WORK REQUIRED = Pull out every line below containing the word "import".
* start *
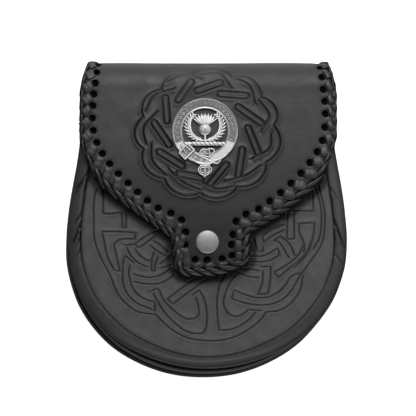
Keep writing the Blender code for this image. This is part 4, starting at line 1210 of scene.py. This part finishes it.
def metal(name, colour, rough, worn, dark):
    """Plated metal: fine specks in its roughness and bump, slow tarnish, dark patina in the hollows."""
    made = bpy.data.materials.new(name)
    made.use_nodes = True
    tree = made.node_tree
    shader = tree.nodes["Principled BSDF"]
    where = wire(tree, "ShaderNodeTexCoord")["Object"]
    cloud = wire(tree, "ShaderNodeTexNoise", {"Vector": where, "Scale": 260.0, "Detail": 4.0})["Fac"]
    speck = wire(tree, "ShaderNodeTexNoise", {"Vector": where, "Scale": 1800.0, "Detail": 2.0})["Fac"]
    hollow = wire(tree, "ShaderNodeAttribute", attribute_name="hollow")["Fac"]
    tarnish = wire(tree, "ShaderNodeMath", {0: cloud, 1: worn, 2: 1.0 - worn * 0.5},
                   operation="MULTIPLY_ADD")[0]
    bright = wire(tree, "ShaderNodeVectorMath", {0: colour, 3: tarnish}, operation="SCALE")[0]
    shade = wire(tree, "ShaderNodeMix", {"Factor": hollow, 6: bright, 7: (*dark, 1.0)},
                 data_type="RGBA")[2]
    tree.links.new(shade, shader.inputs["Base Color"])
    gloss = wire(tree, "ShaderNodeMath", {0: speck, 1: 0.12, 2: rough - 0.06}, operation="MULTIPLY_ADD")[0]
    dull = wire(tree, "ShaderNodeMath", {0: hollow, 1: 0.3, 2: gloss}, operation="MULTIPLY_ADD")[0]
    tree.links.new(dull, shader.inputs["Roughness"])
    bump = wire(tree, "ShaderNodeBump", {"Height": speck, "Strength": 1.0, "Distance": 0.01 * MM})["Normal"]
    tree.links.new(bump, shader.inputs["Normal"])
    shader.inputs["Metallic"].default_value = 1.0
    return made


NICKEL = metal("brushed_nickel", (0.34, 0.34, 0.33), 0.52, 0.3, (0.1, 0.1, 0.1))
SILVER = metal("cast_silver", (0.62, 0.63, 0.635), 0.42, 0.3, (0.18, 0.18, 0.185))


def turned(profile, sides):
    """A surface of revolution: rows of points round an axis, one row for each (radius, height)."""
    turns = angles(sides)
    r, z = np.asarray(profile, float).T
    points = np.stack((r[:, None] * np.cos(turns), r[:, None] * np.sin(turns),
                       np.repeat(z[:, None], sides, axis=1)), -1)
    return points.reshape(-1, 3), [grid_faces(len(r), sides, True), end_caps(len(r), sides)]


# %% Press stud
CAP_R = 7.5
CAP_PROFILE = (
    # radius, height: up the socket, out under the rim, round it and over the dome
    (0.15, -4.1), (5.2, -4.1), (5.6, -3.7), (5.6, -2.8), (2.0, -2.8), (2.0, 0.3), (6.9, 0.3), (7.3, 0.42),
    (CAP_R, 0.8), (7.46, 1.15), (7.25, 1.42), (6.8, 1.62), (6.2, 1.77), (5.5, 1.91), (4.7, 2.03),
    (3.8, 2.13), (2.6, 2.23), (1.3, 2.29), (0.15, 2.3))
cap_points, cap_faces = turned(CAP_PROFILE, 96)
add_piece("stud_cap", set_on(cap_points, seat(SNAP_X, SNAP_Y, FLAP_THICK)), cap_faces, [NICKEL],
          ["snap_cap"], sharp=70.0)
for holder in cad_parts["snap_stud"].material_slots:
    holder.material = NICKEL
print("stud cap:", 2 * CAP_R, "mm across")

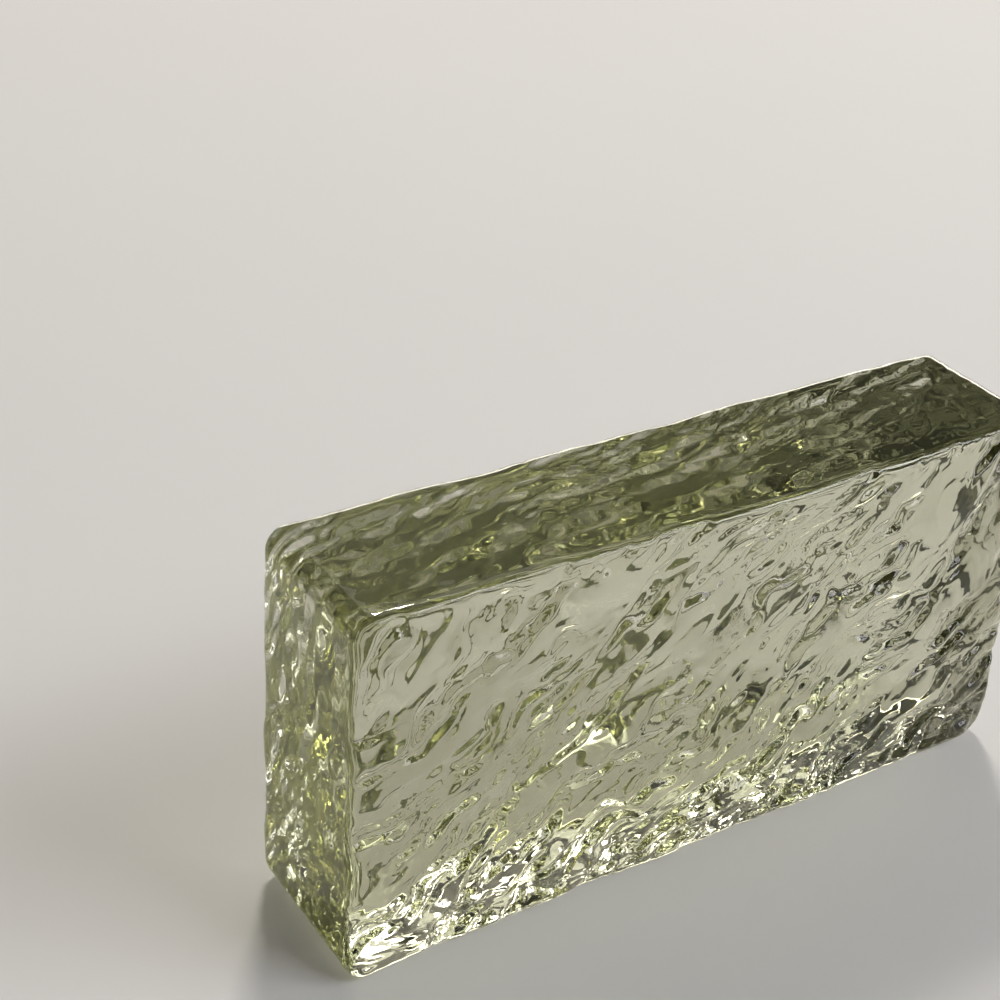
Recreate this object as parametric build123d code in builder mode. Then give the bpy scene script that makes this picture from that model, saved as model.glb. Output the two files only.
* end *
* start *
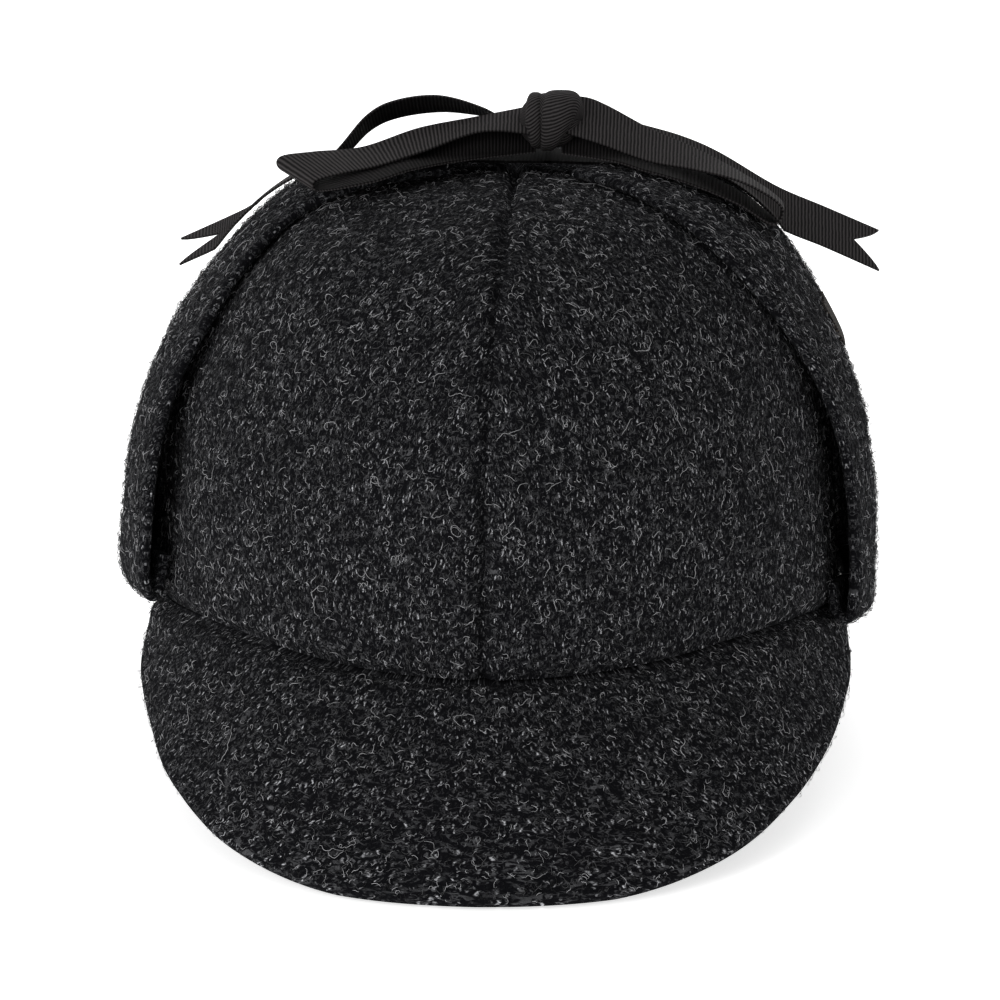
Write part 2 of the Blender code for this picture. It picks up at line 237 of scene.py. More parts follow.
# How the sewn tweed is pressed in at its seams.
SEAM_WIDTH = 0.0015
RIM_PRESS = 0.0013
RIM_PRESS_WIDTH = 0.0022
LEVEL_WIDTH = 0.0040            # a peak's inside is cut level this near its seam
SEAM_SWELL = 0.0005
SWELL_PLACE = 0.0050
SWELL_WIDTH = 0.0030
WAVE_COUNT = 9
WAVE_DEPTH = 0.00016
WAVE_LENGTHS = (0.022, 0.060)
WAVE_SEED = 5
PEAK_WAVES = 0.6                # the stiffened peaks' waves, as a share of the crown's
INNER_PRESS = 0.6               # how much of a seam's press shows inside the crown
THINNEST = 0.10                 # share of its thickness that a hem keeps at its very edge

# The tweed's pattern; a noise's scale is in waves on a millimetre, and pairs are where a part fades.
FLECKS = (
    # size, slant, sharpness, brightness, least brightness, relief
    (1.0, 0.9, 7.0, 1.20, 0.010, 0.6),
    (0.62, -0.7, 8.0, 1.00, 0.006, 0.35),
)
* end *
* start *
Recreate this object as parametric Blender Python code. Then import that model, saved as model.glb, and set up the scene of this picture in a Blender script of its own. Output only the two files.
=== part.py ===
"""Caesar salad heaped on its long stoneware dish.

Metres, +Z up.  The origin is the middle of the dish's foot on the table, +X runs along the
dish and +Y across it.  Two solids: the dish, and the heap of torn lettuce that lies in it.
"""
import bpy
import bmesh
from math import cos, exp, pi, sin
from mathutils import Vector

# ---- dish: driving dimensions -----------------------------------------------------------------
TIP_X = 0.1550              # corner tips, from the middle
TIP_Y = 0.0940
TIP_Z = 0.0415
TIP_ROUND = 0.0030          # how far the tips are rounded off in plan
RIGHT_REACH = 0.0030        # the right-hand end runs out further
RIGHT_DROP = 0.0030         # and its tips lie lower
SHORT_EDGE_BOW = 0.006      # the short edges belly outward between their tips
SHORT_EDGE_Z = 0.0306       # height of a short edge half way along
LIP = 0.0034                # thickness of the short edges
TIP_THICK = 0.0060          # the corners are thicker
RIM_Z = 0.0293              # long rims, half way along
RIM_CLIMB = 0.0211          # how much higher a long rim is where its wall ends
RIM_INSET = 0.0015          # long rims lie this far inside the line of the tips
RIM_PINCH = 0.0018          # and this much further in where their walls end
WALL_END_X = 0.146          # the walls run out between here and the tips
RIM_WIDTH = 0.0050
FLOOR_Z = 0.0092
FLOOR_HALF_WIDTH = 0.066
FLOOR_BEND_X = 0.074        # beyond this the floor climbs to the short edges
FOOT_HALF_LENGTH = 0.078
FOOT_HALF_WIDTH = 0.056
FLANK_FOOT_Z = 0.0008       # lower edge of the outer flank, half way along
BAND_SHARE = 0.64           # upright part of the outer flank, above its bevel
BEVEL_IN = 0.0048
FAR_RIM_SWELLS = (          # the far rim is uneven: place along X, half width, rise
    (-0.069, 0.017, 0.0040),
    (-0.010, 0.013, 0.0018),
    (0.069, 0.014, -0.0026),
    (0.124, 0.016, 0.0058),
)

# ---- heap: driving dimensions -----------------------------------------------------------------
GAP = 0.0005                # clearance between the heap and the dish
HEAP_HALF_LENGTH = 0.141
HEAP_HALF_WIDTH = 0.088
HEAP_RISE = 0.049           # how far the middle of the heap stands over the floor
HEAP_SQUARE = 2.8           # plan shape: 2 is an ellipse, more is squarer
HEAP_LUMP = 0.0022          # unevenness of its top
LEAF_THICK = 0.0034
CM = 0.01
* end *
OUTPUT OF THE EXERCISE =
Recreate this object as parametric Blender Python code. Then import that model, saved as model.glb, and set up the scene of this picture in a Blender script of its own. Output only the two files.
import bpy
import bmesh
from math import cos, exp, pi, sin
from mathutils import Vector